I think a brand gets defined by where it finds success and acquires market share. Meaning that what the company produces that consumers adopt and it becomes known for defines the brand. And it’s difficult to expand or change that.

In our case, we started as a small guitar shop that did repair work and made acoustic guitars and some electric guitars, mainly Les Paul copies. Bob had started building his first guitars in high school, and he decided to pursue his life’s work in building acoustic guitars. We spent the first few years building a small number of guitars and improving our craft, while developing our first few acoustic guitar models as well as our model numbering scheme.

In our early years, dealers gave us feedback about the features guitar buyers were looking for, and we adopted them in order to sell guitars.

As we struggled through our early years, our dealers gave us feedback about the features guitar buyers were looking for, and we adopted them in order to sell guitars. Onboard pickups (Barcus-Berry, followed by Lloyd Baggs and then Fishman), cutaways, smaller-bodied and more balanced-sounding guitars, different neck widths. Those all derived from customer feedback. We didn’t set out to build acoustic-electric guitars; this is what the market told us was missing and needed, and we responded.

In terms of making easy-to-play, stable and adjustable guitars, that’s always been Bob’s goal.  And Bob, working in partnership with Larry Breedlove and later Andy Powers, designed a more modern aesthetic for Taylor guitars. As our guitars became very popular and sold in high volume, they became defined by what we were making: a high-quality, modern acoustic-electric guitar. Can the Taylor brand mean more than that? We think the T5 fits the brand, and we think archtop acoustics, ukuleles and other acoustic instruments would fit the brand. These are all instruments we may make in the future, but don’t try to put them on a timeline!

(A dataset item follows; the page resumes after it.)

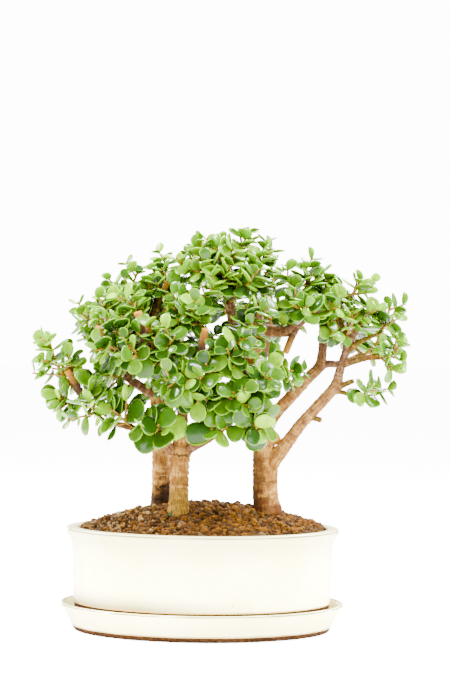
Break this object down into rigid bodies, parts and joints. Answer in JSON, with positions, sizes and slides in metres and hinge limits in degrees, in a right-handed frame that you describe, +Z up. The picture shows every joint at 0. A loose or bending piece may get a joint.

What about electric guitars: solidbody electrics or hollowbody electrics? No. (We made this mistake 15 years ago when we offered solidbody electrics, not only because they didn’t fit the brand, but because they weren’t particularly inspiring as an electric guitar, though they were well made.) Acoustic guitar culture and electric guitar culture are very different. Players who own and love their Taylors would certainly be interested, and some would buy Taylor electrics. But our goal would be to develop a unique electric guitar that stands on its own and appeals to electric players, whether they play Taylor acoustics or not. Which means the guitar needs its own brand, its own styling and its own trade dress. Nothing from Taylor acoustic guitars can transfer over. Which is where we found ourselves more than a year ago.

We had gone down the path of refreshing the T5z (reintroduced in this issue), and Andy was developing “more electric” versions of the T5z, with the T5z as the design starting point. They retained the Taylor styling, Taylor peghead and Taylor name. After a meeting with Bob and Andy, I asked them if I could tell them what I thought without offending them. They said, “Of course,” and I told them I thought the guitar was well designed, well made and aesthetically pleasing, but it was just plain wrong. I said I thought it was offensive, and that most people don’t want a Taylor electric.

Without having to make it a Taylor guitar, Andy was truly free to build his ideal electric guitar.

Andy was relieved, because it wasn’t what he really wanted to build (Andy is a pro-level, highly discerning electric player). I suggested he build the electric guitar he really wanted, which in his mind didn’t exist yet. And it turns out that this is something Andy has been thinking about for 30 years, based on his experiences of studying, playing, building and repairing electric guitars. Without having to make it a Taylor guitar, he was truly free to build his ideal electric guitar.

He named it Powers Electric, and he’s had a blast trying different pickup winds and mixing different colors he loves. He invented (patent pending) a new tremolo tailpiece and a new style of gig bag. We’ve started placing early guitars with recording and performing influencers, and we’ve appointed our first small group of Powers Electric dealers here in the States.

We’re taking this very slowly, and enjoying the challenge. We have no sales projections yet for Powers Electric, as we don’t want ambition or planning to get ahead of creating organic demand based on players loving and adopting the guitar. In the long run, that’s what really counts. It’s possible to engineer the short-term sales success of a new guitar model by leveraging a brand, doing a ton of marketing, and aggressively leaning on dealers to stock the guitar, but longer-term success will only come if players are inspired by the guitar and it becomes one of their favorite guitars to pick up and play.

We’re having a lot of fun with this project, and so far, players have been wowed by the guitar. It’ll be in stores shortly.